▶ Supplied material:
....
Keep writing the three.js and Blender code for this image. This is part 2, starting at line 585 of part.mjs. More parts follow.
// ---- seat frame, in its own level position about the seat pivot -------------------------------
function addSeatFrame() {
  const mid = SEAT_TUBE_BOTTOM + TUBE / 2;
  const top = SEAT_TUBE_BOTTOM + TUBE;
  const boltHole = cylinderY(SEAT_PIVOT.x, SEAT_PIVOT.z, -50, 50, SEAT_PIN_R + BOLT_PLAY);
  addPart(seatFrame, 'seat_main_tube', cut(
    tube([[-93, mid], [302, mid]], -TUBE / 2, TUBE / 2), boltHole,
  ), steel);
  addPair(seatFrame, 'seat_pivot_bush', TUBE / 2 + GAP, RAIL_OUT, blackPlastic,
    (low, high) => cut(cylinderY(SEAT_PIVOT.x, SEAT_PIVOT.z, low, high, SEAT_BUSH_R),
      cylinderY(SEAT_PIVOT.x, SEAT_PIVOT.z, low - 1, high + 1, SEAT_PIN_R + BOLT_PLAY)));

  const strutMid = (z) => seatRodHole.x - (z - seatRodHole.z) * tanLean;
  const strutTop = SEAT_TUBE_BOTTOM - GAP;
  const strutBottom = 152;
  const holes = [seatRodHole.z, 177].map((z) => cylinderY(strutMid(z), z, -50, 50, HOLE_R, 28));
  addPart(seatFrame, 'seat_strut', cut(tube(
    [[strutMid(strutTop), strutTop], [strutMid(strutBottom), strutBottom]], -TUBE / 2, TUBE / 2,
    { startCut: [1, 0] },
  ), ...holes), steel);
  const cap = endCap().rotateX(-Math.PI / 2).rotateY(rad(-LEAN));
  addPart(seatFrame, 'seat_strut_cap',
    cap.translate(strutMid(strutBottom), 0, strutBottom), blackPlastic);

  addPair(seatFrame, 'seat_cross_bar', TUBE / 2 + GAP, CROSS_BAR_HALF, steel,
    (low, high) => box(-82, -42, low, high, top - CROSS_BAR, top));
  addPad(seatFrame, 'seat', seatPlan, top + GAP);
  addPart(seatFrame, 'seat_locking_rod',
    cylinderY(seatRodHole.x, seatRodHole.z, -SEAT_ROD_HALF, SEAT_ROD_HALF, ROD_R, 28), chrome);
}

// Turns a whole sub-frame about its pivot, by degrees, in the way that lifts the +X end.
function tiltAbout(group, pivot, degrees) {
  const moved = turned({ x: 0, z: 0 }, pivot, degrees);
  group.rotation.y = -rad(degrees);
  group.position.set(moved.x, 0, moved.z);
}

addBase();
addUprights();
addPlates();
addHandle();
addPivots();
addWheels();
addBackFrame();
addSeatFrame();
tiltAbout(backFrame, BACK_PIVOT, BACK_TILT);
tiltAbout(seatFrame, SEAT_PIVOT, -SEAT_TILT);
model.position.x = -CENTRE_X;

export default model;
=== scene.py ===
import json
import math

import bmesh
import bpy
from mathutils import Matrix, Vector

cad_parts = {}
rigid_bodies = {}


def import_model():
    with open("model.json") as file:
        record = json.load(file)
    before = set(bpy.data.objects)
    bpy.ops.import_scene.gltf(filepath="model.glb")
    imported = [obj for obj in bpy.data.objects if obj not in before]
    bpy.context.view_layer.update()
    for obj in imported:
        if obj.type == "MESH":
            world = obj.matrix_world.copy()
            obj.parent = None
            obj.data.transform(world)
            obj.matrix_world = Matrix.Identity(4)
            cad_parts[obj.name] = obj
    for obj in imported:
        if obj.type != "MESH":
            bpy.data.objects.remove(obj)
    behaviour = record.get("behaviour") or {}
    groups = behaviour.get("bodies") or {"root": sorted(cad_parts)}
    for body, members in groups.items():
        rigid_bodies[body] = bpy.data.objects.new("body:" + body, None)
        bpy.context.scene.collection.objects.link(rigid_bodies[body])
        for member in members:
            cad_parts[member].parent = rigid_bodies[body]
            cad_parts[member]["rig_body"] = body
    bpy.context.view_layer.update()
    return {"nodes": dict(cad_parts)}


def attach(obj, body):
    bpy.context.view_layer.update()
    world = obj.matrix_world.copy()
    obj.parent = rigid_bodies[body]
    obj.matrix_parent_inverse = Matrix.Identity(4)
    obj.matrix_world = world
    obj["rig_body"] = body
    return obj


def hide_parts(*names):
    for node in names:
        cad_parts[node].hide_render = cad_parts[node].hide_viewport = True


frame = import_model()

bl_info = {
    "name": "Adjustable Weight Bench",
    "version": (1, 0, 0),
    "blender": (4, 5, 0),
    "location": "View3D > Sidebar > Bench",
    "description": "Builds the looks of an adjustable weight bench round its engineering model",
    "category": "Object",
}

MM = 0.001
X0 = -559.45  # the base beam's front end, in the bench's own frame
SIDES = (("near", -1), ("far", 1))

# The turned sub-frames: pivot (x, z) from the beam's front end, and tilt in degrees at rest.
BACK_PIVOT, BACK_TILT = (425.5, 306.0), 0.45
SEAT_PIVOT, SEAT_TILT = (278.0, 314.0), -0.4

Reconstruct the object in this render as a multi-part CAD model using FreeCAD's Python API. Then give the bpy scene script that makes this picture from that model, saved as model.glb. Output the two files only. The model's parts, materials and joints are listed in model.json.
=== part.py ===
....
▶ Written request: Give back, exactly as written, each line from the one that contains "the +X end." through the one that contains "for body, members".

▶ Task solution:
// Turns a whole sub-frame about its pivot, by degrees, in the way that lifts the +X end.
function tiltAbout(group, pivot, degrees) {
  const moved = turned({ x: 0, z: 0 }, pivot, degrees);
  group.rotation.y = -rad(degrees);
  group.position.set(moved.x, 0, moved.z);
}

addBase();
addUprights();
addPlates();
addHandle();
addPivots();
addWheels();
addBackFrame();
addSeatFrame();
tiltAbout(backFrame, BACK_PIVOT, BACK_TILT);
tiltAbout(seatFrame, SEAT_PIVOT, -SEAT_TILT);
model.position.x = -CENTRE_X;

export default model;
=== scene.py ===
import json
import math

import bmesh
import bpy
from mathutils import Matrix, Vector

cad_parts = {}
rigid_bodies = {}


def import_model():
    with open("model.json") as file:
        record = json.load(file)
    before = set(bpy.data.objects)
    bpy.ops.import_scene.gltf(filepath="model.glb")
    imported = [obj for obj in bpy.data.objects if obj not in before]
    bpy.context.view_layer.update()
    for obj in imported:
        if obj.type == "MESH":
            world = obj.matrix_world.copy()
            obj.parent = None
            obj.data.transform(world)
            obj.matrix_world = Matrix.Identity(4)
            cad_parts[obj.name] = obj
    for obj in imported:
        if obj.type != "MESH":
            bpy.data.objects.remove(obj)
    behaviour = record.get("behaviour") or {}
    groups = behaviour.get("bodies") or {"root": sorted(cad_parts)}
    for body, members in groups.items():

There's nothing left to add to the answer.